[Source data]

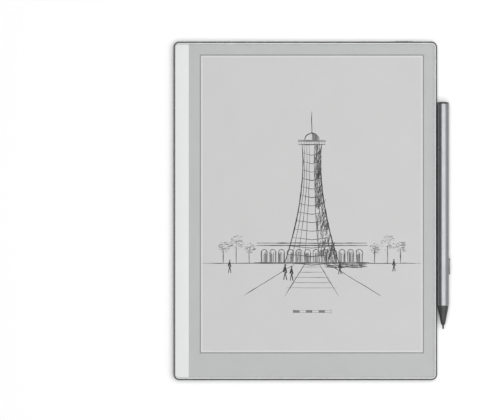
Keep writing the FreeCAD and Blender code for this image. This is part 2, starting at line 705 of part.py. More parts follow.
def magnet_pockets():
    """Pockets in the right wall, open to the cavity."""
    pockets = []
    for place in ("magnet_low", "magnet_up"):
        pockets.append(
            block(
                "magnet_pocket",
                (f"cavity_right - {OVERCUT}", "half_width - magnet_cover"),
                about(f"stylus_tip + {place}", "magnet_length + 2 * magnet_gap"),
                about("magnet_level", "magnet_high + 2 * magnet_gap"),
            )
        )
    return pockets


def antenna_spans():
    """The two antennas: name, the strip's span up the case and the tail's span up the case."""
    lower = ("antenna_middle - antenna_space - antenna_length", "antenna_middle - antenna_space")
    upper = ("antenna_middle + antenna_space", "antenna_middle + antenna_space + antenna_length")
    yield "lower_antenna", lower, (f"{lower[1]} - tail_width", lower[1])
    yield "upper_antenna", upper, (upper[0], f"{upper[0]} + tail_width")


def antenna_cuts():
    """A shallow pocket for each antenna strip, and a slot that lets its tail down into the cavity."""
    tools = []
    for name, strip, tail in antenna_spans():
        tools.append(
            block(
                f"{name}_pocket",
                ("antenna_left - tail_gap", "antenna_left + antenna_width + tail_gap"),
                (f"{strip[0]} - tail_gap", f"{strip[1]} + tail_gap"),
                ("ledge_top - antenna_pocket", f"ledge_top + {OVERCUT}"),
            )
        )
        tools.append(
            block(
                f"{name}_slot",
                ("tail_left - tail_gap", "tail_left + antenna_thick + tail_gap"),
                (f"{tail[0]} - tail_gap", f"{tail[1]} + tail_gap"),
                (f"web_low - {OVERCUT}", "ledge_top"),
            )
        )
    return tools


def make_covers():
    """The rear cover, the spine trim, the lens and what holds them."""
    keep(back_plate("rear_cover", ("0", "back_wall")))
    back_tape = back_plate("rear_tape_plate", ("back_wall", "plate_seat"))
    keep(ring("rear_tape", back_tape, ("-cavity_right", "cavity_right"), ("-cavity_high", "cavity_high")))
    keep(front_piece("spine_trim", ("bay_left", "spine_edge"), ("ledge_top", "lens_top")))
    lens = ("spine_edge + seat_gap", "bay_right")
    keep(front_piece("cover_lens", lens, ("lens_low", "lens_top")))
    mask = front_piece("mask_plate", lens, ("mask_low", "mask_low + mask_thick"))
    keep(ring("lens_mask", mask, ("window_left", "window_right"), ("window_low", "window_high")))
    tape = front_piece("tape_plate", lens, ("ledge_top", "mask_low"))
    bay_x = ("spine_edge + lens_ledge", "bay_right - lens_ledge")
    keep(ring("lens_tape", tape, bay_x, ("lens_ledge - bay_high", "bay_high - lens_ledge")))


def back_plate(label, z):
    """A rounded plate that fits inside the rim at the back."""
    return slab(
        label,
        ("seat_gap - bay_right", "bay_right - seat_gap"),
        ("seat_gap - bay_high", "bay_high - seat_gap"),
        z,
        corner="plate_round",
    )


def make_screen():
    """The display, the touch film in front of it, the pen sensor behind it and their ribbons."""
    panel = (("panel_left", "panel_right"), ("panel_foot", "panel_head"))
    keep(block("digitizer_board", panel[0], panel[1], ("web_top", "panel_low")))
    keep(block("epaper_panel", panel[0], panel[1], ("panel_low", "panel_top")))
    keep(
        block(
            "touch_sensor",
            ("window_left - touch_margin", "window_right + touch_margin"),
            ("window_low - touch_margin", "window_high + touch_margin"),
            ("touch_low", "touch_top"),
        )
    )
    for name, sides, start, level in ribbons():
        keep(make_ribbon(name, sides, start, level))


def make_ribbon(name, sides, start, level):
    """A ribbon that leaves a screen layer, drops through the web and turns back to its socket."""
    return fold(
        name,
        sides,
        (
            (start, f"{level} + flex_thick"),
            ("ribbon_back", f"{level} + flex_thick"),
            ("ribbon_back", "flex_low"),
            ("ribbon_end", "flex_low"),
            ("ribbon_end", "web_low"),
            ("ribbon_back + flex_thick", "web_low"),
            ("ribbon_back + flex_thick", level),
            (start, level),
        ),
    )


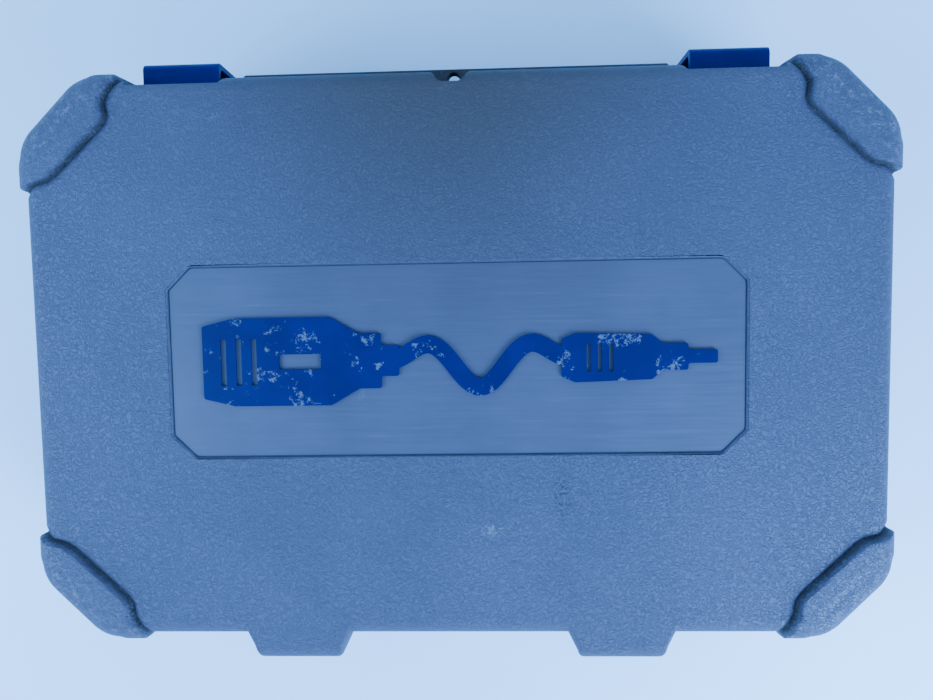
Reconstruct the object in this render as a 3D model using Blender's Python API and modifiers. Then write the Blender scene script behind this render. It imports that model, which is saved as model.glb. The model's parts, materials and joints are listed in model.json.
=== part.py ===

* **Set task**
Repeat the lines from the one containing "Reconstruct the object" through the end of the listing, exactly and without any other lines; both ends are included.

* **Response**
Reconstruct the object in this render as a 3D model using Blender's Python API and modifiers. Then write the Blender scene script behind this render. It imports that model, which is saved as model.glb. The model's parts, materials and joints are listed in model.json.
=== part.py ===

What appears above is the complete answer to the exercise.